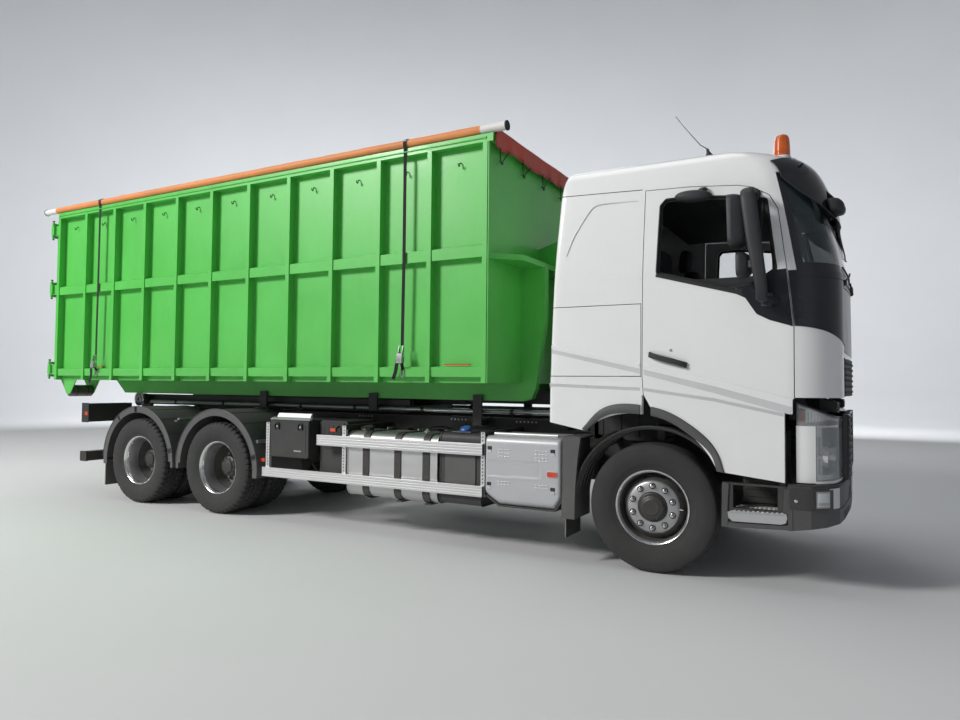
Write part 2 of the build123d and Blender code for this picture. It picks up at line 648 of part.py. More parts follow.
with BuildPart() as lift_arm:
    for side in (-1, 1):
        box(ARM_X, -3500, *between(side, 275, 345), 1203, 1337)
        rod(ARM_X, side * 310, ARM_Z, 67, 70)
        # rod eye lug
        side_plate([(-5020, 1240), (-4780, 1240), (-4850, 1110), (-4950, 1110)],
                   *between(side, 275, 338))
        rod(ARM_X, side * 310, ARM_Z, 32, 90, mode=Mode.SUBTRACT)
    box(-4450, -2300, -125, 125, 1250, 1450)
    for x0, x1 in ((-4430, -4250), (-3700, -3500)):
        box(x0, x1, -345, 345, 1275, 1337)
    box(-4480, -2280, -110, 110, 1265, 1435, mode=Mode.SUBTRACT)
finish_piece(lift_arm, "lift_arm")

with BuildPart() as hook_jib:
    box(-3450, -1100, -100, 100, 1275, 1425)
    side_plate([(-1300, 1275), (-1080, 1275), (-1020, 1335), (-1020, 2640), (-1060, 2740),
                (-1110, 2800), (-1160, 2700), (-1160, 1500), (-1300, 1425)], -90, 90)
    # hook that takes the container's bail
    side_plate([(-1060, 2740), (-1030, 2830), (-1060, 2920), (-1110, 2960), (-1160, 2960),
                (-1177, 2930), (-1180, 2870), (-1200, 2848), (-1230, 2848), (-1255, 2880),
                (-1262, 2925), (-1300, 2930), (-1310, 2860), (-1280, 2790), (-1220, 2755),
                (-1160, 2740), (-1160, 2700)], -40, 40)
finish_piece(hook_jib, "hook_jib")

# Cylinders: base pin, rod eye, share of the length that is barrel.
def cylinder_pair(x0, z0, x1, z1, ys, r_barrel, r_rod, eye_half, bore, barrel):
    """Barrel with its base eye, or the rod with its end eye."""
    length = ((x1 - x0) ** 2 + (z1 - z0) ** 2) ** 0.5
    ux, uz = (x1 - x0) / length, (z1 - z0) / length
    for y in ys:
        if barrel:
            with BuildSketch(Plane(origin=(sx(x0 + 45 * ux), y, z0 + 45 * uz),
                                   z_dir=(ux, 0, uz))) as sk:
                Circle(r_barrel)
            extrude(sk.sketch, amount=length * 0.80)
            rod(x0, y, z0, 52, 2 * eye_half)
            with BuildSketch(Plane(origin=(sx(x0 + 90 * ux), y, z0 + 90 * uz),
                                   z_dir=(ux, 0, uz))) as hollow:
                Circle(r_rod + 2)
            extrude(hollow.sketch, amount=length, mode=Mode.SUBTRACT)
            rod(x0, y, z0, bore, 4 * eye_half, mode=Mode.SUBTRACT)
        else:
            with BuildSketch(Plane(origin=(sx(x0 + 130 * ux), y, z0 + 130 * uz),
                                   z_dir=(ux, 0, uz))) as sk:
                Circle(r_rod)
            extrude(sk.sketch, amount=length - 160)
            rod(x1, y, z1, 45, 2 * eye_half)


with BuildPart() as lift_barrels:
    cylinder_pair(BASE_X, BASE_Z, EYE_X, EYE_Z, (-190, 190), 54, 32, 40, 31, True)
finish_piece(lift_barrels, "lift_barrels")

with BuildPart() as lift_rods:
    cylinder_pair(BASE_X, BASE_Z, EYE_X, EYE_Z, (-190, 190), 54, 32, 50, 31, False)
finish_piece(lift_rods, "lift_rods")

with BuildPart() as tipping_barrel:
    cylinder_pair(RAM_X, RAM_Z, RAM_EYE_X, RAM_EYE_Z, (0,), 65, 42, 40, 26, True)
finish_piece(tipping_barrel, "tipping_barrel")

with BuildPart() as tipping_rod:
    cylinder_pair(RAM_X, RAM_Z, RAM_EYE_X, RAM_EYE_Z, (0,), 65, 42, 47, 26, False)
finish_piece(tipping_rod, "tipping_rod")

# ----------------------------------------------------------------- container
LAST_POST = FIRST_POST - (POSTS - 1) * POST_PITCH
REAR_END = LAST_POST - POST_W / 2

with BuildPart() as container:
    # floor plate, its cross bearers and the two long rails
    box(REAR_END, FRONT_WALL, -1170, 1170, 1553, 1563)
    for i in range(POSTS):
        x = FIRST_POST - i * POST_PITCH
        box(x - 24, x + 24, -1170, 1170, FLOOR_Z, 1553)
    for side in (-1, 1):
        side_plate([(-7520, SKID_Z), (-1400, SKID_Z), (-1320, 1340), (-1280, 1430),
                    (-1215, 1900), (-1185, 2090), (-1185, 2600), (-1448, 2600),
                    (-1448, 1485), (-7710, 1485)], *between(side, SKID_Y0, SKID_Y1))
        # side wall, posts and the three long ribs
        box(REAR_END, FRONT_WALL, *between(side, 1162, WALL_FACE), FLOOR_Z, BOX_TOP)
        for i in range(POSTS):
            x = FIRST_POST - i * POST_PITCH
            box(x - POST_W / 2, x + POST_W / 2, *between(side, WALL_FACE, POST_FACE),
                FLOOR_Z, 3700)
        for rib in ([(1170, 1540), (1232, 1540), (1238, 1630), (1170, 1642)],
                    [(1170, 2620), (1240, 2620), (1240, 2723), (1170, 2749)],
                    [(1130, 3655), (1250, 3655), (1250, BOX_TOP), (1130, BOX_TOP)]):
            long_bar(mirrored(rib, side), REAR_END, FRONT_WALL)
        # bail plates on the shelf
        side_plate([(-1448, 2650), (-1190, 2650), (-1185, 2900), (-1230, 2930),
                    (-1448, 2860)], *between(side, 140, 160))
        # hinge brackets of the rear doors
        for z in (1625, 2700, 3500):
            box(-8150, -8095, *between(side, 1214, 1279), z - 60, z + 60)
            box(-8100, -8020, *between(side, 1214, 1250), z - 60, z + 60)
            rod(DOOR_PIN_X, side * DOOR_PIN_Y, z, 11, 220, axis="Z")
        # brackets of the ground rollers
        for y in (835, 1155):
            side_plate([(-8030, 1485), (-7690, 1485), (-7820, 1300), (-7900, 1300)],
                       *between(side, y - 6, y + 6))
        rod(-7860, side * 995, 1340, 18, 332)
    # front wall and its shelf, with a gusset at each corner
    box(-1448, FRONT_WALL, -1250, 1250, FLOOR_Z, BOX_TOP)
    box(-1500, FRONT_WALL + 40, -1250, 1250, 3655, BOX_TOP)
    level_plate([(-1448, -1245), (-1205, -1000), (-1205, 1000), (-1448, 1245)], 2600, 2650)
    # rear sill
    box(REAR_END, REAR_END + 60, -1170, 1170, FLOOR_Z, 1563)
    rod(BAIL_X, 0, BAIL_Z, 25, 300)
finish_piece(container, "container")

with BuildPart() as ground_rollers:
    for side in (-1, 1):
        rod(-7860, side * 995, 1340, 76, 280)
        rod(-7860, side * 995, 1340, 19, 300, mode=Mode.SUBTRACT)
finish_piece(ground_rollers, "ground_rollers")

with BuildPart() as tarp:
    # sheet over the top, a flap on the left, the rolled edge on the right
    long_bar([(1262, 3640), (1262, 3745), (1200, 3792), (-1190, 3792), (-1190, 3780),
              (1194, 3780), (1254, 3738), (1254, 3640)], -8050, FRONT_WALL + 50)
    rod((-8360 - 1270) / 2, -1222, 3776, 43, 8360 - 1270, axis="X")
    # skirt over the top of the front wall
    box(-1396, -1388, -1180, 1254, 3630, 3785)
finish_piece(tarp, "tarp")

for name, side in (("right", -1), ("left", 1)):
    with BuildPart() as leaf:
        box(-8125, -8117, *between(side, 6, 1205), 1500, 3640)
        for y0, y1 in ((6, 60), (580, 630), (1145, 1205)):
            box(-8117, -8046, *between(side, y0, y1), 1500, 3640)
        for z0, z1 in ((1500, 1570), (2180, 2230), (2900, 2950), (3570, 3640)):
            box(-8117, -8046, *between(side, 6, 1205), z0, z1)
        # hinge straps and knuckles
        for z in (1625, 2700, 3500):
            for z0 in (z - 100, z + 66):
                box(-8137, -8125, *between(side, 1000, 1255), z0, z0 + 34)
                rod(DOOR_PIN_X, side * DOOR_PIN_Y, z0 + 17, 21, 34, axis="Z")
                rod(DOOR_PIN_X, side * DOOR_PIN_Y, z0 + 17, 12, 60, axis="Z",
                    mode=Mode.SUBTRACT)
    finish_piece(leaf, name + "_container_door")
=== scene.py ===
import math

import bmesh
import bpy
from mathutils import Matrix, Vector


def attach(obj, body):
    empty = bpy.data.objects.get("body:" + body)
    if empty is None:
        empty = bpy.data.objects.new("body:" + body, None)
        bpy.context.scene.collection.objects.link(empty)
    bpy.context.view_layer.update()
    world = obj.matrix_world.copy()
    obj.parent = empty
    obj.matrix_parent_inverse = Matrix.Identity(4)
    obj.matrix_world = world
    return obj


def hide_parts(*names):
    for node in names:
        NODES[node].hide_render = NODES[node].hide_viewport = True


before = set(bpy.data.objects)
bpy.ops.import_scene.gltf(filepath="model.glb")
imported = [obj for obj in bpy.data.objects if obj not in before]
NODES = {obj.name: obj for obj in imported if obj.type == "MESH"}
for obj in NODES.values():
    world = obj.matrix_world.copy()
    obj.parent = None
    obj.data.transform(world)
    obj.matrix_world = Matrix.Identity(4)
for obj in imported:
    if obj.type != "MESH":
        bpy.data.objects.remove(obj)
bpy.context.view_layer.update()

# Places are given as (s, y, z) in metres: s is measured ahead of the front axle.
FA = 3.4875


def P(s, y, z):
    return Vector((FA + s, y, z))


# ------------------------------------------------------------------ camera
def set_camera():
    yaw, pitch, roll = (math.radians(a) for a in (28.973, 1.992, 0.53))
    fwd = Vector((-math.sin(yaw) * math.cos(pitch), math.cos(yaw) * math.cos(pitch), math.sin(pitch)))
    right = Vector((math.cos(yaw), math.sin(yaw), 0))
    up = right.cross(fwd)
    r2 = right * math.cos(roll) + up * math.sin(roll)
    u2 = -right * math.sin(roll) + up * math.cos(roll)
    data = bpy.data.cameras.new("camera")
    data.sensor_fit = "HORIZONTAL"
    data.sensor_width = 36
    data.lens = 26.278
    data.clip_end = 300
    cam = bpy.data.objects.new("camera", data)
    m = Matrix((r2, u2, -fwd)).transposed().to_4x4()
    m.translation = P(1.508, -6.708, 1.474)
    cam.matrix_world = m
    bpy.context.scene.collection.objects.link(cam)
    bpy.context.scene.camera = cam


set_camera()


# --------------------------------------------------------------- materials
MATS = {}


def nodes_of(m):
    m.use_nodes = True
    nt = m.node_tree
    return nt, nt.nodes["Principled BSDF"]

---

## PROBLEM REQUIREMENTS
Extract from the listing above the lines between the line containing "for name, side" and the line containing "FA = 3.4875", keeping both of those lines. Output nothing else.

## THE OUTPUT
for name, side in (("right", -1), ("left", 1)):
    with BuildPart() as leaf:
        box(-8125, -8117, *between(side, 6, 1205), 1500, 3640)
        for y0, y1 in ((6, 60), (580, 630), (1145, 1205)):
            box(-8117, -8046, *between(side, y0, y1), 1500, 3640)
        for z0, z1 in ((1500, 1570), (2180, 2230), (2900, 2950), (3570, 3640)):
            box(-8117, -8046, *between(side, 6, 1205), z0, z1)
        # hinge straps and knuckles
        for z in (1625, 2700, 3500):
            for z0 in (z - 100, z + 66):
                box(-8137, -8125, *between(side, 1000, 1255), z0, z0 + 34)
                rod(DOOR_PIN_X, side * DOOR_PIN_Y, z0 + 17, 21, 34, axis="Z")
                rod(DOOR_PIN_X, side * DOOR_PIN_Y, z0 + 17, 12, 60, axis="Z",
                    mode=Mode.SUBTRACT)
    finish_piece(leaf, name + "_container_door")
=== scene.py ===
import math

import bmesh
import bpy
from mathutils import Matrix, Vector


def attach(obj, body):
    empty = bpy.data.objects.get("body:" + body)
    if empty is None:
        empty = bpy.data.objects.new("body:" + body, None)
        bpy.context.scene.collection.objects.link(empty)
    bpy.context.view_layer.update()
    world = obj.matrix_world.copy()
    obj.parent = empty
    obj.matrix_parent_inverse = Matrix.Identity(4)
    obj.matrix_world = world
    return obj


def hide_parts(*names):
    for node in names:
        NODES[node].hide_render = NODES[node].hide_viewport = True


before = set(bpy.data.objects)
bpy.ops.import_scene.gltf(filepath="model.glb")
imported = [obj for obj in bpy.data.objects if obj not in before]
NODES = {obj.name: obj for obj in imported if obj.type == "MESH"}
for obj in NODES.values():
    world = obj.matrix_world.copy()
    obj.parent = None
    obj.data.transform(world)
    obj.matrix_world = Matrix.Identity(4)
for obj in imported:
    if obj.type != "MESH":
        bpy.data.objects.remove(obj)
bpy.context.view_layer.update()

# Places are given as (s, y, z) in metres: s is measured ahead of the front axle.
FA = 3.4875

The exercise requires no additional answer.